I think the code is correct as-is.
>
> The analysis above forgot to look at the mempool->alloc() callback. So yes,
> while the NOIO is good at the mempool level, but init_rs() uses GPF_KERNEL
> so there might be a different can of wurms lurking.
The ->alloc call back is not relevant to the question of when
mempool_alloc() can return NULL.
If the ->alloc() callback returns a non-NULL value, it will be returned
by mempool_alloc().
If it returns NULL, that will not be returned.
mempool_alloc() *only* returns NULL in one place:
if (!(gfp_mask & __GFP_DIRECT_RECLAIM)) {
spin_unlock_irqrestore(&pool->lock, flags);
return NULL;
}
so a NULL return is purely dependent on the GFP flags passed.

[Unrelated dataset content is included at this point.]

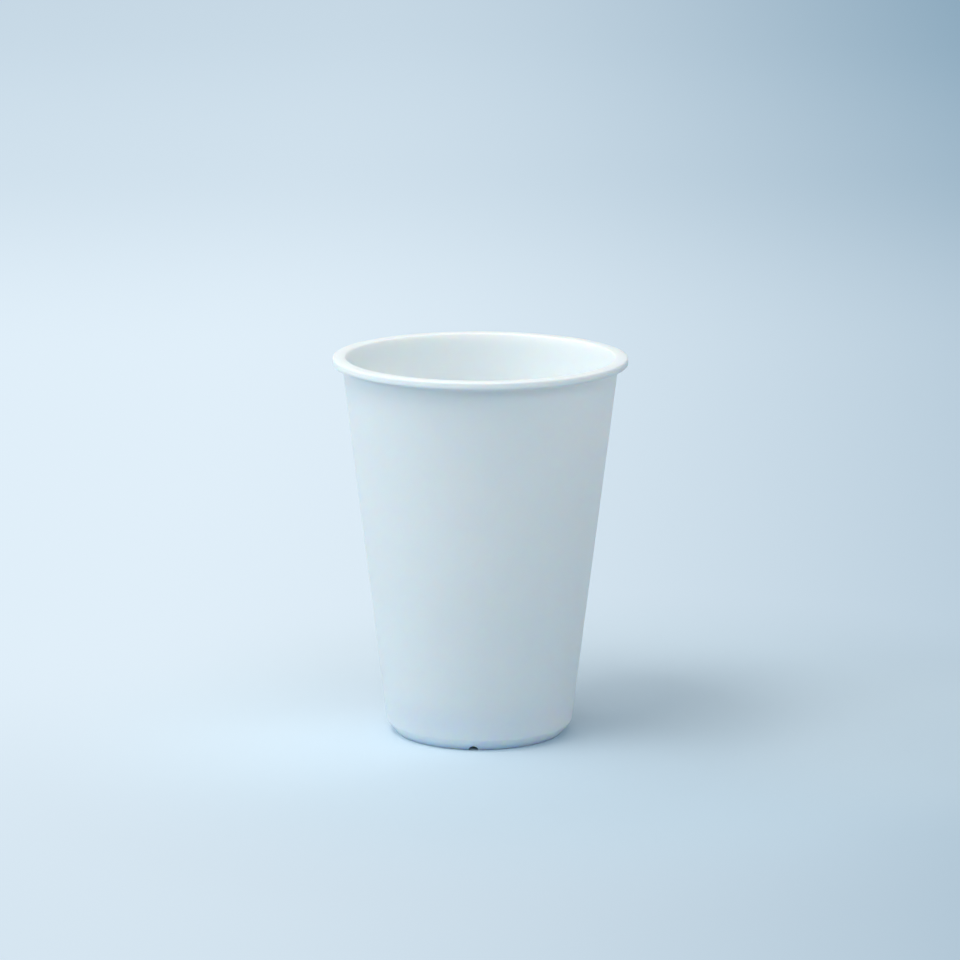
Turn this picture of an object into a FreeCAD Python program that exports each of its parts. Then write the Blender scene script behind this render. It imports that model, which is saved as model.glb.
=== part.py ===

GFP_NOIO contains __GFP_DIRECT_RECLAIM, so NULL cannot be returned.
It seems quite broken that init_rs() uses GFP_KERNEL. It should take a
gfp_t arg for the allocation.
If the mempool_alloc() above really needs GFP_NOIO, then it could
theoretically deadlock as it performs a GFP_KERNEL allocation inside
rs_init(). So in that sense, the code is not correct as-is.
It could possibly be fixed by calling memalloc_noio_save() /
memalloc_noio_restore() around the call to init_rs() in fec_rs_alloc().